The idea of having a retrospective without any biographical information may seem unusual, but it is a sign of his attempt to disengage conceptions of the artist from the artwork.
Both Balthus and his son addressed dismissively the notion that his work was erotic or pornographic. For Balthus, the voyeuristic intention seen by the viewer is one that reflects the viewer's unconscious drives, not the artist's. Therefore, if the work was seen as pornographic, it was the viewer not the artist who gave it this meaning.
Balthus's son wrote about his father, and was adamant that his father did not see his subjects as objects of sexual or erotic lust, but rather as muses in the sense of how real-life individuals have served as inspiring models for traditional master artists. He points to the many influences from his social circle as well as the great tradition of painting young women seen throughout art historical movements.

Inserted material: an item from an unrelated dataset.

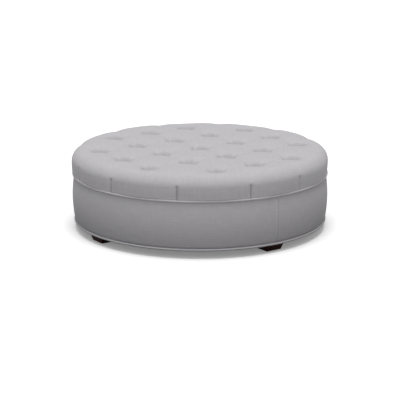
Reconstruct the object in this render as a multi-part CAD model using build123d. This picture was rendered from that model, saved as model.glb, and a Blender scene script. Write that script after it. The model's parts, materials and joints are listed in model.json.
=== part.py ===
from build123d import *
import os
from math import atan, atan2, cos, degrees, hypot, radians, sin, sqrt

# A round tufted ottoman in millimetres, +Z up. The origin is on the floor under the centre. The rows of tufts
# run along X, the front is towards -Y, and the four feet stand on the diagonals.

# The whole object, and the part of its height that is the cushion
overall_diameter = 1219.2
overall_height = 381.0
cushion_height = 117.0

# Cloth of the covers, and what is turned in at each seam
cloth_thickness = 1.2
hem_width = 36.0

# Welts: cloth folded round a filler cord, whose raw edges make the lip that lies in the seam
welt_diameter = 9.0
welt_sides = 6
welt_lip_thickness = 1.6
welt_setback = 8.8
welt_clearance = 0.3
lower_welt_height = 45.0

# Base cover: barrel shaped, in two half panels that meet at two upright seams
base_setback = 1.5
base_seam_round = 12.0
base_barrel_runs = 3
base_seam_angle = -45.0

# Frame
plywood_thickness = 18.0
bottom_ring_width_share = 0.19
top_ring_width_share = 0.14
skin_thickness = 4.0
skin_joint_gap = 2.0
rib_place_in_steps = 1.5
rib_clearance = 1.0
post_thickness = 30.0
post_width = 70.0
tenon_thickness = 14.0
tenon_width = 40.0

# Feet, and what fastens them
foot_bottom_width = 80.0
foot_top_width = 105.0
foot_edge_chamfer = 2.5
foot_setback = 12.0
glide_diameter = 30.0
glide_thickness = 3.0
glide_nail_diameter = 3.0
glide_nail_length = 10.0
foot_block_width = 110.0
foot_block_height = 38.0
bolt_diameter = 8.0
bolt_hole_diameter = 9.0
bolt_depth_in_foot = 30.0
tee_nut_flange_diameter = 24.0
tee_nut_flange_thickness = 1.6
tee_nut_barrel_diameter = 10.5
tee_nut_barrel_length = 14.0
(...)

He continued to work until his death, but he led a more and more reclusive life with his wife. He died in 2001 in Switzerland.
The Legacy of Balthus
His melding of these more classical approaches to the 20th century's expansive possibilities as developed in Surrealism and Neo-expressionism showed the influence of his contemporaries and peers such as George Grosz, Max Beckmann, Rene Magritte, Man Ray, Pablo Picasso, and Alberto Giacometti. His accomplishments in creating tableau that were both highly composed visually and heavily evocative of extreme psychological states, even while placed in banal settings, pre-figured theatrical framings and setups by later film directors such as Alfred Hitchcock. New Wave filmmaker Jacques Rivette based his 1985 film Hurlevent on work by Balthus, while François Truffaut's Domicile Conjugal (1970) features a prominent scene in which an arguing husband and wife contend over a drawing by Balthus.
Among those artists he influenced are painters of later generation figurative expressionism such as Francis Bacon, Lucian Freud, John Currin, Alex Katz, and Will Barnet. The intimate and intense scenes depicted by Balthus have also been cited as an influence by photographer Duane Michaels. More contemporary homages to his work have been undertaken by Hisaji Hara and Julie Blackmon. His more implicit as well as explicit indicators of sexually charged and socially transgressive encounters further pointed the way to exploring such themes for the countless more radical artists willing and interested in taking up similar themes in his wake.